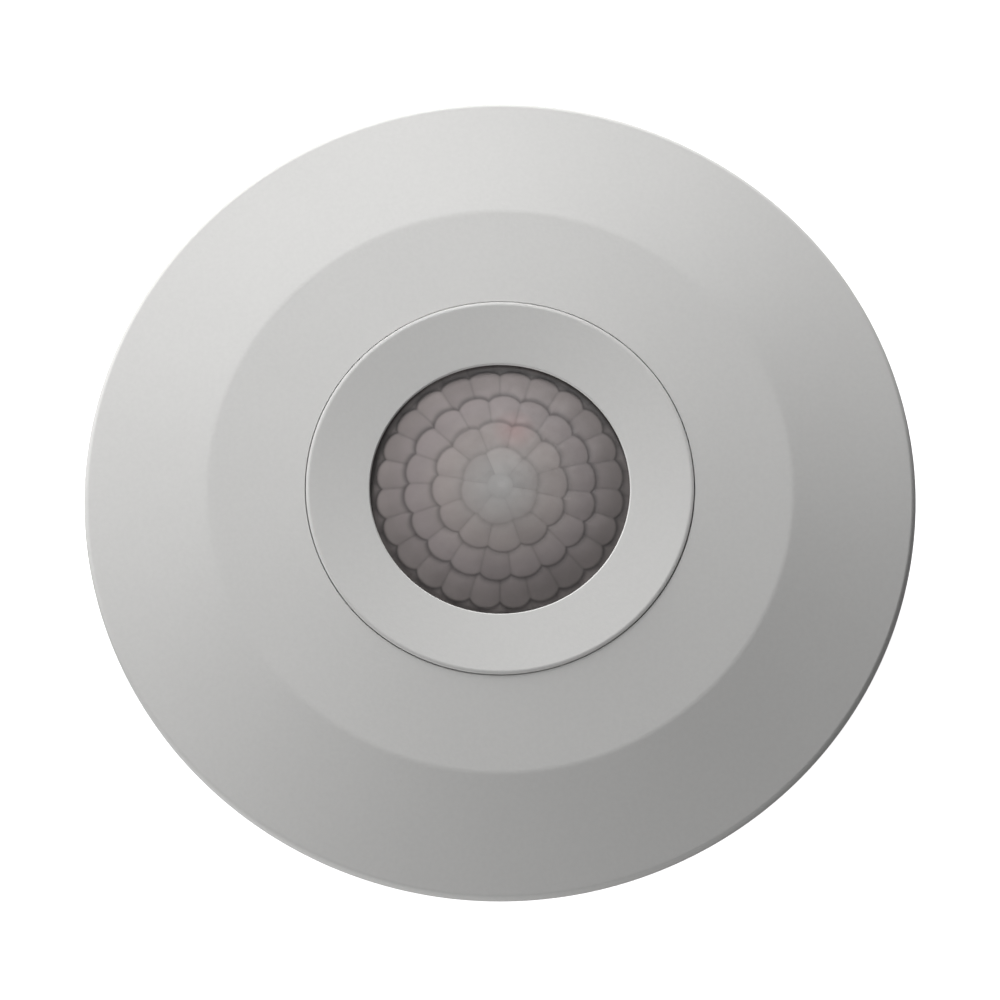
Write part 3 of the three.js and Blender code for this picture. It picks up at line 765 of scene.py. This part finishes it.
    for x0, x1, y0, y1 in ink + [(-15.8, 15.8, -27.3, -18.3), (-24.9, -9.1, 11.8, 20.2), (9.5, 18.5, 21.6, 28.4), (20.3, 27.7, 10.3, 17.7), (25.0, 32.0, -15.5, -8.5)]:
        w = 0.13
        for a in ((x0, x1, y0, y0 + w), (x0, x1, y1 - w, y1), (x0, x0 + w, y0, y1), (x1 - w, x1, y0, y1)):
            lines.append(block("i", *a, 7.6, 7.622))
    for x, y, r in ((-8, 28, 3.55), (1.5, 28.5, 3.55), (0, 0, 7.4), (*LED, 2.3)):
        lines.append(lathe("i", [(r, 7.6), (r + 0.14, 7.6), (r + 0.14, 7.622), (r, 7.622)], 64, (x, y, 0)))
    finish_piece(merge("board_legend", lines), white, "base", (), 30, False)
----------
PROMPT >>
Reproduce the listing above verbatim, from first line to last.

SOLUTION TO THIS PROBLEM >>
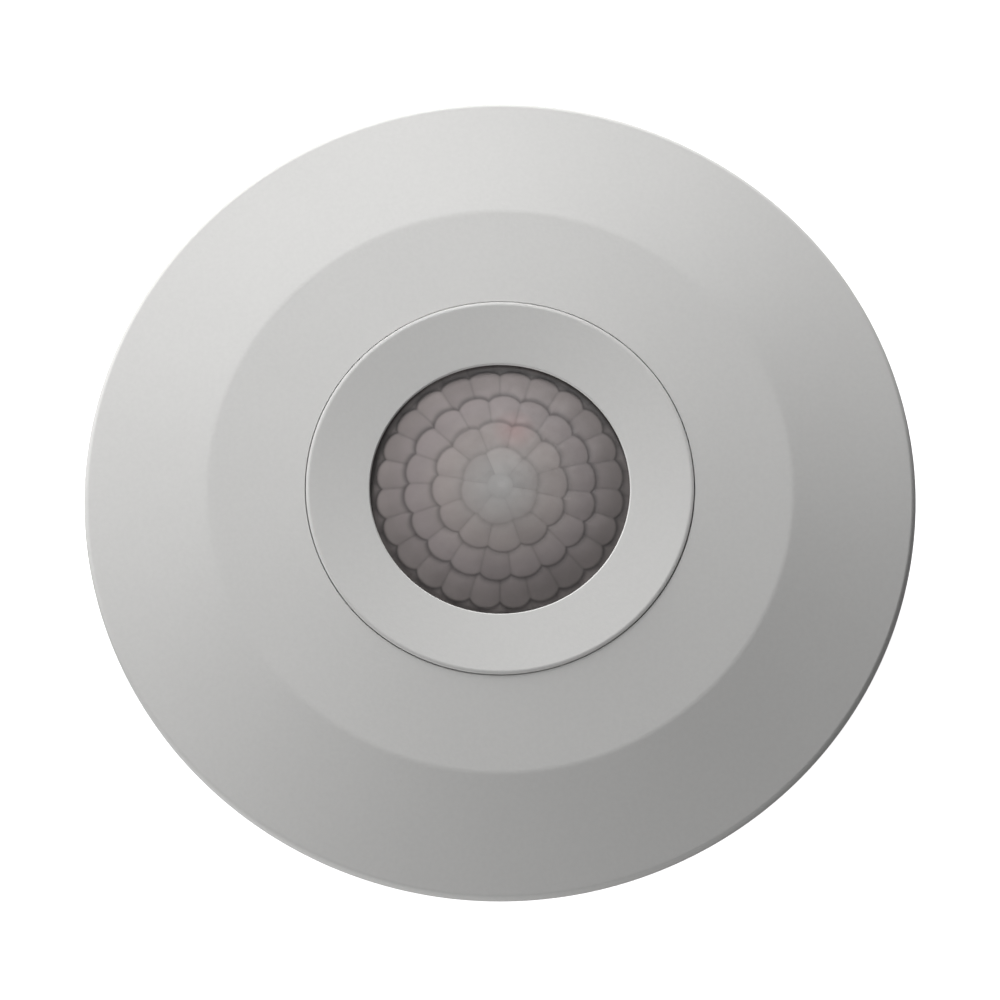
Write part 3 of the three.js and Blender code for this picture. It picks up at line 765 of scene.py. This part finishes it.
    for x0, x1, y0, y1 in ink + [(-15.8, 15.8, -27.3, -18.3), (-24.9, -9.1, 11.8, 20.2), (9.5, 18.5, 21.6, 28.4), (20.3, 27.7, 10.3, 17.7), (25.0, 32.0, -15.5, -8.5)]:
        w = 0.13
        for a in ((x0, x1, y0, y0 + w), (x0, x1, y1 - w, y1), (x0, x0 + w, y0, y1), (x1 - w, x1, y0, y1)):
            lines.append(block("i", *a, 7.6, 7.622))
    for x, y, r in ((-8, 28, 3.55), (1.5, 28.5, 3.55), (0, 0, 7.4), (*LED, 2.3)):
        lines.append(lathe("i", [(r, 7.6), (r + 0.14, 7.6), (r + 0.14, 7.622), (r, 7.622)], 64, (x, y, 0)))
    finish_piece(merge("board_legend", lines), white, "base", (), 30, False)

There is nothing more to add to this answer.